While Garrard broke through on the world stage, defending champ Flora Duffy of Bermuda left no doubt she's still the class of the off-road triathlon field. The two-time Olympian led out of the water with a commanding three-minute lead. Duffy never looked back, posting a time of 2:54:17, four minutes and 59 seconds before Lesley Paterson of Scotland.

In the men's competition, USA's Josiah Middaugh won his first Xterra world title in 15 tries. The 35-year-old's win marked America's first Xterra win in Maui title since 2000.

Garrard, 34, just might have the endurance and strength to battle for the top of the Xterra podium in future years. She also has the leg speed, posting the fastest run time of the day.

With the Rio de Janeiro games on the horizon, Duffy will prioritize the Olympic triathlon in 2016. Garrard will not.

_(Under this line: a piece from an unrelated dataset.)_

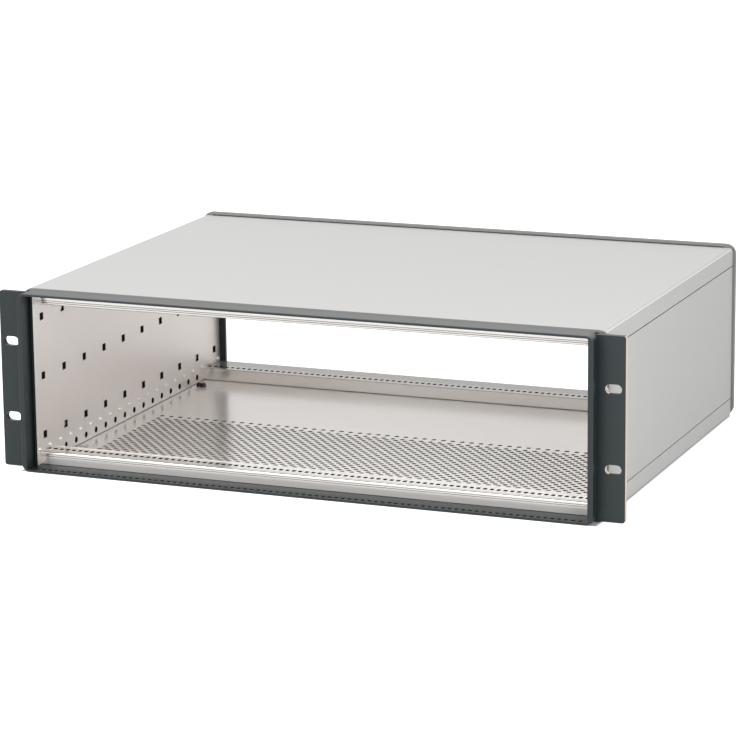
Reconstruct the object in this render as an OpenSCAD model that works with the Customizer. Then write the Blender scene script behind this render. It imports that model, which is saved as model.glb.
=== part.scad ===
// Subrack card cage: a 3-unit, 84-pitch card cage in a closed case with rack ears.
// Millimetres. X runs across the front, Y runs from front to rear, Z is up.
// The origin is under the middle of the case, on the surface that it rests on.

/* [Rack front] */
// Width over both rack ears
rack_w = 482.6; // [478:0.1:486]
// Height of a rack ear
ear_h = 132.5; // [126:0.1:133]
// Thickness of a rack ear
ear_t = 4; // [3:0.5:6]
// Distance of the rack slots from the ears' outer edges
slot_in = 8.75; // [7.75:0.05:10.3]
// Distance between the rack slots, low to high
slot_span_z = 57.15; // [40:0.05:80]
// Length of a rack slot
slot_l = 12; // [8:0.1:13]
// Width of a rack slot
slot_w = 7; // [5:0.1:8]
// Corner radius of a rack slot
slot_r = 3.5; // [1:0.1:3.5]
// Corner radius of a rack ear
ear_r = 2; // [1:0.5:5]

/* [Case] */
// Depth of the case from the front lip to the rear face
case_d = 342; // [300:1:460]
// How far the ears stand out past the covers
ear_out = 16.7; // [15.3:0.1:18.3]
// How far the top cover lies below the front frame's top
cover_drop = 0.5; // [0.3:0.1:1]
// Height of the bottom cover's outer face
cover_bottom = 0.4; // [0.2:0.1:0.8]
// Sheet thickness of the covers and side panels
sheet_t = 1.2; // [0.8:0.1:1.6]
// Outer bend radius of the covers
bend_r = 3; // [2:0.5:5]
// Height of the top cover's side flanges
top_flange_h = 13.6; // [11:0.1:15]
// Height of the bottom cover's side flanges
bottom_flange_h = 14.1; // [11:0.1:15]
// Gap at the seam between a cover and a side panel
seam_gap = 0.8; // [0.3:0.1:2]
// Depth of the side panels' folded edges
panel_fold = 6; // [3:0.1:6]

/* [Front frame] */
// How far the front frame stands past the ears, low and high
frame_over = 1; // [1:0.25:2]
// How far the lip stands out in front of the ears
lip_out = 11; // [6:0.5:16]
// How far the lip's sides lie inside the covers' width
lip_side = 3.1; // [2.6:0.1:3.6]
// Thickness of the lip's side walls
lip_wall = 4; // [3:0.1:5]
// Thickness of the lip's top and bottom walls
lip_plate = 1.8; // [1.6:0.1:2.4]
// Corner radius of the lip
lip_r = 6; // [2:0.5:6]
// How far both frames' sides stand out past the covers
frame_side = 1.4; // [0.4:0.1:2.4]
// Depth of the flange behind the ears
flange_d = 7; // [6:0.5:9]
// Corner radius of both frames
frame_r = 8; // [4:0.5:10]
// Width of a vent slot in the bottom lip
vent_w = 2.8; // [1.5:0.1:3.2]
// Length of a vent slot in the bottom lip
vent_l = 3; // [2:0.1:5]
// Distance of the vent slots from the ears' front face
vent_y = 6.5; // [4:0.5:7]

/* [Rear frame] */
// How far the rear frame stands above the front frame
rear_over = 2; // [1.5:0.5:5]
// Thickness of the rear frame
rear_t = 6; // [5:0.5:8]
// Thickness of the rear frame's inner lip
rear_lip_t = 2.7; // [2:0.1:3.5]
// Distance of the opening from the rear frame's sides
rear_side = 16.5; // [13:0.5:26]
// Distance of the opening from the rear frame's lower and upper edges
rear_border = 5.5; // [4:0.5:10]

/* [Card bay] */
// Pitch of the card positions
card_pitch = 5.08; // [5.08:0.01:5.12]
// Distance of the side plates' inner faces from the covers' sides
plate_side = 9.9; // [9.6:0.1:10.1]
// Thickness of an inner side plate
plate_t = 2; // [1.5:0.1:2]
// Distance of the side plates' front edge from the ears' front face
plate_y = 1.2; // [0.6:0.1:3]
// Distance of the lowest row of square holes from the plate's lower edge
hole_low = 21; // [18:0.1:26]
// Distance of the highest row of square holes from the plate's upper edge
hole_high = 19.7; // [16:0.1:26]
// Distance between the columns of square holes
hole_col = 33.6; // [30:0.1:34]
// Distance of the first column from the ears' front face
hole_y = 14.7; // [13:0.1:18]
// Size of a square hole
hole_s = 5.6; // [4.6:0.1:7]
// Diameter of a round hole
round_d = 4.8; // [3:0.1:5]
// Height of the row of round holes
round_z = 6.7; // [5:0.1:8]
// Height of the row of pressed bumps
bump_z = 13.6; // [13.6:0.1:16]
// Diameter of a pressed bump
bump_d = 3.8; // [3:0.1:3.8]
// How far a pressed bump stands out
bump_h = 1.5; // [0.6:0.1:1.8]

/* [Rails] */
// Depth of a front rail
rail_front_d = 18; // [17:0.5:24]
// Depth of a rear rail
rail_rear_d = 30.5; // [22:0.5:34]
// Height of a rail
rail_h = 9.4; // [9:0.1:9.4]
// Distance of the front rails from the ears' front face
rail_setback = 8; // [7:0.1:9]
// Wall thickness of a rail
rail_wall = 1.5; // [1.2:0.1:1.8]
// Radius of a rail's rounded nose
nose_r = 1.5; // [1:0.1:3]
// Distance of the guide slots from a rail's inner edge
rail_slot_y = 7.8; // [6:0.1:8]
// Width of a guide slot
rail_slot_w = 3; // [2:0.1:3.6]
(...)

Qualification races for Team USA's triathlon group are already underway. Plus, the more grinding style of off-road racing with course profiles that resemble an EKG printout with their heaving uphill-downhill format better suits the former standout University of Nevada-Reno steeple chaser and cross-country skier.

"You have to be so fast out of the water," Garrard said about the on-road, draft-legal style of triathlon the top brass chose for Olympic competition. "It's something I would have had to get into at a younger age, for sure."